Unlocking thermochemical CO2/H2O splitting by understanding the solid-state enthalpy and entropy of material reduction process

Abstract

Two-step redox thermochemical cycles, capable of directly converting CO2 and H2O respectively into CO and H2, offer a promising synthesis route towards green carbon-neutral fuels. The performance of such two-step cycles depends highly on the thermodynamic properties of splitting materials, particularly the solid-state enthalpy (Δhsolid) and entropy (Δssolid) changes during the reduction process. Here, we report an investigation into the roles of the Δhsolid and Δssolid.

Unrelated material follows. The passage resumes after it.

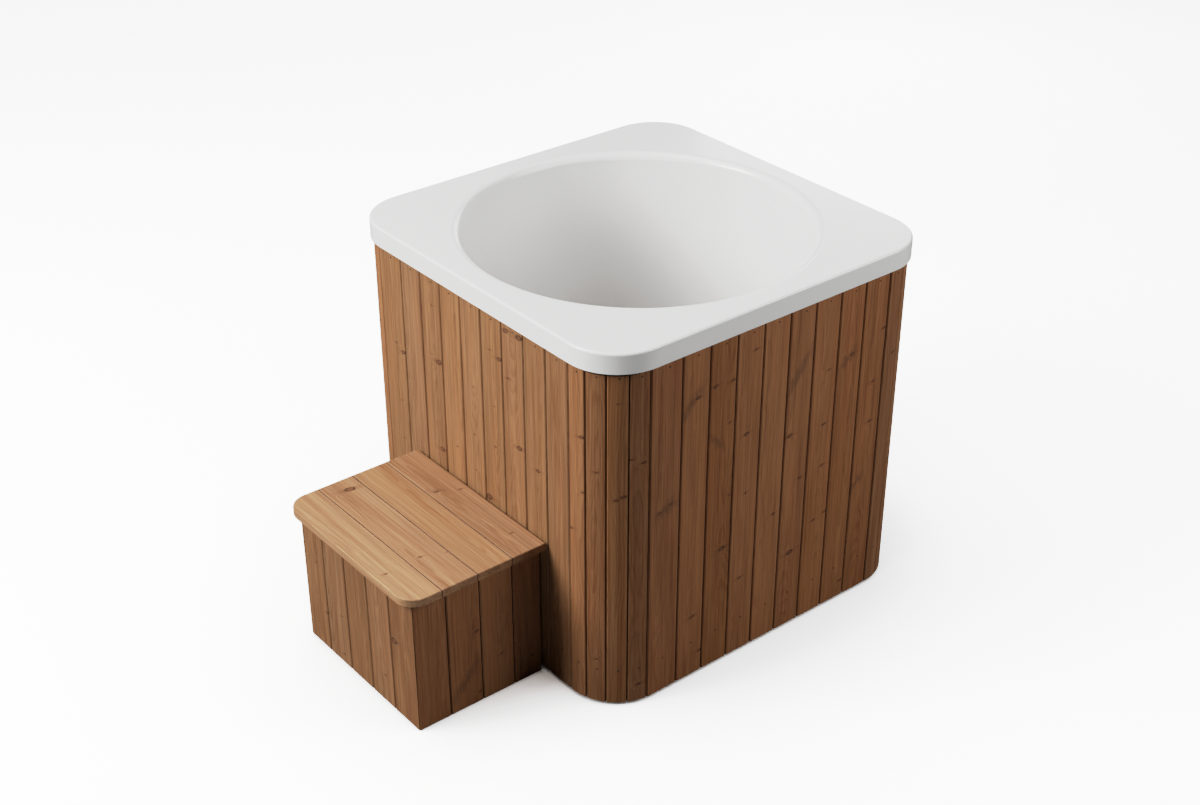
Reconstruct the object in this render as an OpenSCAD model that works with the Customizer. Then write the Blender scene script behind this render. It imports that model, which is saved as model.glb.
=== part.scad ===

We shall show that a high Δssolid relaxes both reduction temperature and oxygen pressure, but increases oxidant consumption. Conversely, an increase in Δhsolid enhances reduction resistance while promotes oxidation reactions. There are therefore no perfect materials, and a trade-off is needed for an optimal solution. We also defined a thermodynamic region based on Δhsolid and Δssolid and typical operating conditions, and showed that higher values of both Δhsolid and Δssolid provided a larger reaction space. While lower Δhsolid and negative Δssolid may be more suitable for isothermal cycles. Our analyses also suggest future efforts in searching for splitting materials with a high Δssolid within an appropriate range of Δhsolid (280–460 kJ/mol).